La herencia educativa del papa Francisco es, ante todo, una invitación a creer que un mundo mejor sí es posible si nos atrevemos a educar desde el amor, la justicia y la solidaridad. Si comprendemos que todos —no solo los maestros— somos responsables de acoger, acompañar y formar a las nuevas generaciones. Francisco deja el testimonio de un educador que no enseñó desde el poder, sino desde la ternura. Su legado interpela a todos: educar no es un deber reservado a unos pocos, sino un compromiso colectivo para hacer posible un mundo donde la dignidad, la justicia y el cuidado sean el centro.
Posdata. Nuevamente dos hechos llaman a la reflexión en la Universidad Nacional. El primero: el pasado domingo se realizaron los exámenes de admisión. Se registró una de las cifras más bajas de inscritos en los últimos años. En 2019, más de 82.000 aspirantes se presentaron para el primer semestre, y 39.844 para el segundo. En 2025, apenas 39.528 lo hicieron para el primer semestre y solo 25.167 para el segundo. La caída es dramática. Considero que la explicación no es únicamente demográfica. Hay otras causas que deben llamarnos a la reflexión. ¿Estamos respondiendo a las expectativas de la juventud y de la sociedad colombiana? Creo que no.

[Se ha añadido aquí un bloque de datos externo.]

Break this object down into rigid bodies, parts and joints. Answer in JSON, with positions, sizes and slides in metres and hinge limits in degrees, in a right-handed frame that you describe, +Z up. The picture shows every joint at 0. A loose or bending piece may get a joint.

La segunda: las directivas de la sede Bogotá decidieron acoger a la Minga Indígena Nacional en el campus. Según el comunicado oficial, “se registra un aforo de 16.000 mingueros y mingueras que representan la totalidad de los 115 pueblos indígenas de la nación colombiana”. ¿Está preparada la universidad para recibir en condiciones dignas a este número de personas, cuando el acuerdo inicial era albergar a 4.000? En mis muchos años en la Universidad, pocas veces la he visto tan polarizada. Un campo de confrontación política. ¡Que los ánimos se calmen y los derechos se garanticen!